There is always a sense of simplicity and harmony in the interiors of Japanese spaces highlighted by concepts like the Ma and emptiness that we earlier discussed. Clean lines, perfect balance and harmony of negative and positive spaces and focusing more on the concept of the whole rather than an individual element define key characteristics of the Japanese interiors. This atmosphere and the harmony of all the elements in the room creates a calm and serene environment which is an important component and state of being in the Japanese Zen and the path to enlightenment.
Concepts like Taoism, Zen and Kanso have introduced and emphasized the principles of minimalism and appreciating life and the world. Natural materials and their natural aging process and the earthy and natural color palette of the interior blur the lines between the indoor and outdoor spaces while also emphasize the traditions of Shinto. The desire to connect with nature was again emphasized by Yoshida kōnko, a Buddhist monk and his appreciation for incomplete and imperfection that is found in nature, the wabi and sabi.
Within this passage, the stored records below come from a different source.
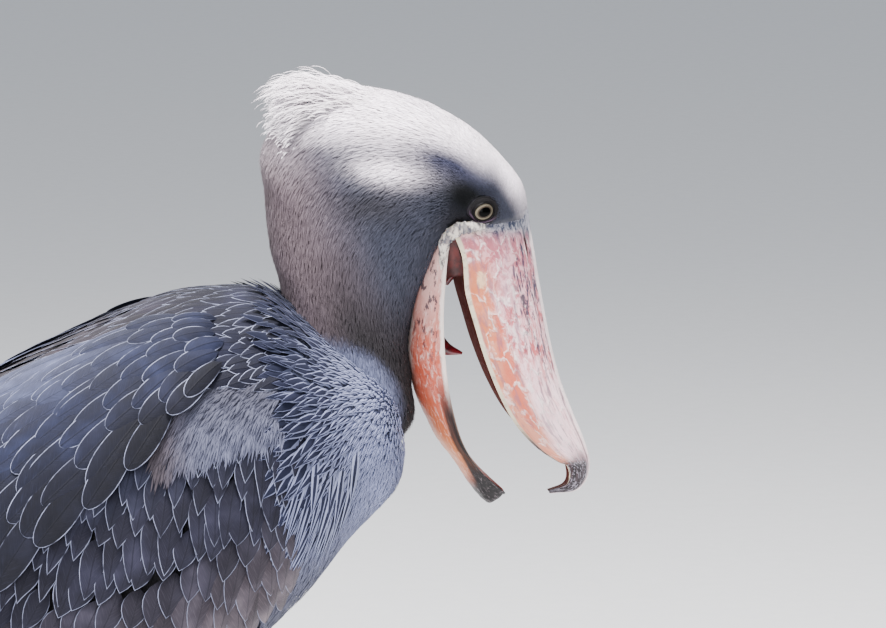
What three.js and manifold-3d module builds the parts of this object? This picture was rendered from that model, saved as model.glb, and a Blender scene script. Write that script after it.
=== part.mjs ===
// A life-size shoebill, still, standing on both feet with its head bowed and its bill open.
// Millimetres, +Z up, +X the way the bird faces, +Y its left. The floor is z = 0.

import * as THREE from "three";
import { mergeVertices } from "three/addons/utils/BufferGeometryUtils.js";
import Module from "manifold-3d";

const wasm = await Module();
wasm.setup();

const GAP = 0.3; // left between pieces that touch
const LAYER = 1.5; // from one feather to the next that lies over it
const RIDGE = 0.25; // how far a feather's middle stands up, as a share of its thickness
const RISE = 0.6; // power of the way along a feather that its height over the skin follows
const FLOOR_CUT = 400; // half side of the block that trims the soles flat

// A station of a body form: the top and bottom of one section in side view, [x, z], and half its width.
const TORSO = [
  { top: [-372, 512], bottom: [-362, 480], half: 26 },
  { top: [-300, 561], bottom: [-285, 458], half: 58 },
  { top: [-200, 626], bottom: [-180, 438], half: 90 },
  { top: [-100, 685], bottom: [-80, 428], half: 112 },
  { top: [0, 737], bottom: [10, 432], half: 122 },
  { top: [60, 748], bottom: [70, 455], half: 122 },
  { top: [105, 743], bottom: [121, 501], half: 112 },
  { top: [145, 716], bottom: [158, 545], half: 92 },
  { top: [179, 691], bottom: [195, 585], half: 65 },
  { top: [198, 664], bottom: [206, 617], half: 36 },
];
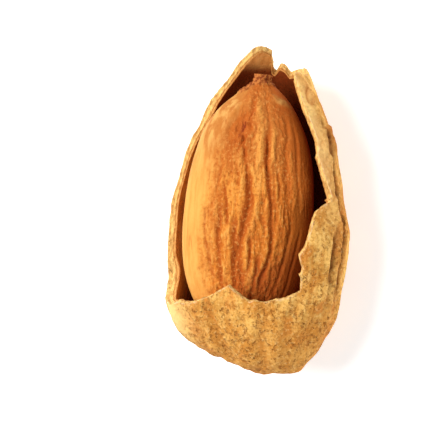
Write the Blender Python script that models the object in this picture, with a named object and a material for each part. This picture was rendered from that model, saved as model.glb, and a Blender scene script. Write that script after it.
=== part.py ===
"""An almond lying on its back in its broken shell, with the kernel showing in the torn opening.

Metres, +Z up. The long axis lies along Y with the pointed tip at +Y, the two seams of the shell face
-X and +X, and the origin is the middle of the small flat on the shell's back that the nut rests on.
"""

import math

import bmesh
import bpy
import numpy as np

MM = 0.001

# The shell. A direction is an angle round the nut seen from above, 0 at +X and 90 at the tip. A reach
# is an angle up the wall from the middle of the back: 90 on the seams, 180 in the middle of the front.
HALF_DEPTH = 6.8 * MM
WALL = 0.75 * MM
THIN_WALL = 0.5 * MM
REST_SINK = 0.2 * MM
OUTLINE = MM * np.array([
    (9.5, -1.6), (9.1, 2.2), (8.4, 6.4), (7.2, 10.8), (5.5, 15.1), (3.5, 17.9), (0.9, 19.2),
    (-1.6, 17.5), (-4.9, 13.2), (-5.6, 12.0), (-7.3, 9.3), (-9.0, 5.0), (-9.9, 0.0), (-9.9, -5.4),
    (-9.4, -9.2), (-7.4, -12.0), (-2.7, -14.3), (1.4, -15.4), (4.6, -14.9), (7.0, -11.9), (8.5, -7.6),
])
CUP_LIP = [
    (-140, 104), (-133, 127), (-124, 137), (-119, 142), (-108, 150), (-98.5, 155), (-92, 153),
    (-85, 151), (-81.5, 149.5), (-77.5, 150), (-72.5, 147.5), (-63, 143), (-57, 138), (-51, 133),
    (-47.5, 129.5),
]
CUP_WING = [
    (-44.5, 130.5), (-40.5, 131.5), (-39.5, 133.5), (-38, 132), (-34, 132), (-31, 134), (-26, 136),
    (-16, 132), (-5.5, 130), (4, 127), (10.5, 123), (11.5, 119.5), (13.5, 117.5), (15, 112.5),
]
SIDE_STRIP = [
    (16.5, 112), (18.5, 114.5), (19.5, 111.5), (26, 113), (35, 113.5), (44.5, 114), (46, 112),
    (51, 111), (58, 112.5), (65.5, 113), (70, 111), (73.3, 107.5), (71.8, 98), (71, 84),
]
TIP_NOTCH = [
    (77, 66), (82.3, 58), (84, 59.2), (86.2, 59.2), (88.2, 56.2), (89.1, 58), (88.7, 67), (88.3, 68.8),
    (89.3, 73), (90.3, 79), (93.5, 85.5), (97, 87),
]
SIDE_RIM = [
    (108, 90), (120, 87), (133, 90), (150, 88), (165, 89.5), (180, 87), (198, 89), (208, 88),
    (213, 92), (217, 98),
]
TORN_EDGE = np.array(CUP_LIP + CUP_WING + SIDE_STRIP + TIP_NOTCH + SIDE_RIM, float)
EDGE_STEP = 0.85 * MM
EDGE_CROWN = 0.06 * MM
OUTER_ROWS = 17
INNER_ROWS = 13
THIN_FROM, THIN_BY = 92.0, 137.0
# The welt along the seams and its furrow: their heights, and their half widths in degrees of reach.
KEEL_REACH = 97.0
KEEL_HEIGHT, KEEL_SPREAD = 0.45 * MM, 9.0
FURROW_SHARE, FURROW_SPREAD = 0.75, 2.5
KEEL_AT_BACK_SEAM = 0.35
BARE_TIP_AT, BARE_TIP_SPREAD, BARE_TIP_SHARE = 82.0, 24.0, 0.85
# The flutes and dents of the outside, in waves per millimetre along X, Y and Z. They fade to the flat.
FLUTE_HEIGHT = 0.2 * MM
FLUTE_WAVES = (0.36, 0.055, 0.36)
DENT_WAVES = (0.2, 0.14, 0.2)
RIB_HEIGHT = 0.15 * MM
RIB_WAVES = (0.8, 0.13, 0.8)
FLUTES_FROM, FLUTES_BY = 20.0, 55.0

# The kernel, which lies loose in the shell, its tip turned a little to +X.
KERNEL_LENGTH = 27.0 * MM
KERNEL_HALF_WIDTH = 7.05 * MM
KERNEL_HALF_DEPTH = 4.7 * MM
KERNEL_MIDDLE = (-0.85 * MM, 2.1 * MM, -0.1 * MM)
KERNEL_TURN = math.radians(-5.5)
KERNEL_ROLL = math.radians(8.0)
WIDEST_AT = 0.42
NECK_LENGTH = 0.075
STUB_RADIUS = 0.75 * MM
KERNEL_ROWS = 42
KERNEL_COLUMNS = 124
FIRST_ROW = 0.012
# Its wrinkles are rounded ridges with a crease where a stretched noise crosses zero: the depth in mm, and
# the waves per millimetre along X, Y and Z. The coat is smooth on the left, and nearly so at the right.
WRINKLES = [(0.20, (0.58, 0.09, 0.58), 84), (0.17, (1.15, 0.22, 1.15), 85)]
SMOOTH_FROM, SMOOTH_BY = 108.0, 138.0
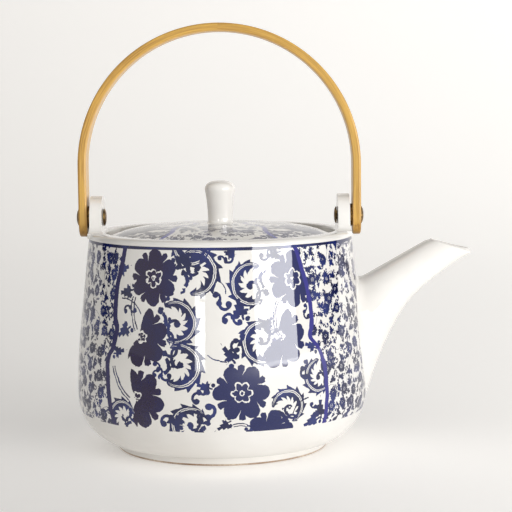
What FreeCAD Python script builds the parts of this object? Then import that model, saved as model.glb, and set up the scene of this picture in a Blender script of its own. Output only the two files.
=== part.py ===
"""A porcelain teapot with a bamboo bail handle, in millimetres.

+Z is up and the spout points along +X. The origin is the centre of the plane that the foot ring
rests on. Each sub-part is one solid, written to parts/NAME.step.
"""
import FreeCAD, Part
import math
import os

# ---- Driving dimensions ------------------------------------------------------------------------
# Bowl: a round lower corner, a wall that leans in a little, and a rim ring
BELLY_R = 72.6              # widest outside radius
BELLY_Z = 28.0              # height of the widest ring
CORNER_R = 26.0             # the big round between wall and base
TUCK_R = 6.0                # the smaller round that runs in to the foot
WALL_ARC_R = 300.0          # upright curve of the wall above the widest ring
WALL_LEAN = 0.112           # how far the straight upper wall leans in, per mm of height
RIM_Z = 108.5               # top of the rim
RIM_W = 8.3                 # width of the rim ring between its outer edge and the lid's recess
SHOULDER_R = 2.4            # rounding of the rim's outer edge
SHOULDER_MID = 0.27         # middle of that round, in from the corner, as a share of its radius
LIP_R = 1.2                 # rounding of the rim's inner edge
WALL = 3.6                  # wall thickness
FLOOR_T = 4.0               # floor thickness
FLOOR_ROUND = 8.0           # round between floor and wall inside
FOOT_INSET = 19.8           # foot ring's outer edge, in from the widest radius
FOOT_W = 4.2                # width of the foot ring
FOOT_H = 4.7                # height of the foot ring outside
FOOT_RECESS = 3.4           # depth of the hollow inside the foot ring
FOOT_EDGE_R = 1.0           # rounding of the foot ring's edges
# Seat for the lid
SEAT_DROP = 5.5             # seat below the rim's top
SEAT_W = 8.3                # width of the seat ledge
LEDGE_T = 4.0               # thickness of the ledge at the mouth
LEDGE_SLOPE = 7.0           # height of the slanted underside of the ledge
# Lid and knob
LID_GAP = 0.7               # lid's edge to the recess wall
LID_REST_GAP = 0.1          # lid's underside to the seat
LID_EDGE_T = 2.8            # thickness of the lid at its edge
LID_EDGE_R = 1.0            # rounding of the lid's top edge
LID_EDGE_MID = 0.29         # middle of that round, in from the corner, as a share of its radius
LID_RISE = 6.2              # dome's rise from edge to crown
LID_FLATNESS = 3.6          # power of the dome's curve: 2 is a bowl, more is flatter on top
DOME_STEPS = 7              # spans of that curve
LID_T = 3.2                 # thickness under the crown
RING_GAP = 0.9              # locating ring to the mouth
RING_W = 3.2                # width of the locating ring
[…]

"Are we to look at cherry blossoms only in full bloom, the moon only when it is cloudless? ...Branches about to blossom or garden strewn with faded flowers are worthier of our admiration... Uniformity and completeness are undesirable. Underpinning or complementing these aesthetic ideals, is the valuing of contrast; when imperfection or the impoverished is contrasted with perfection or opulence, each is emphasized and thus better appreciated."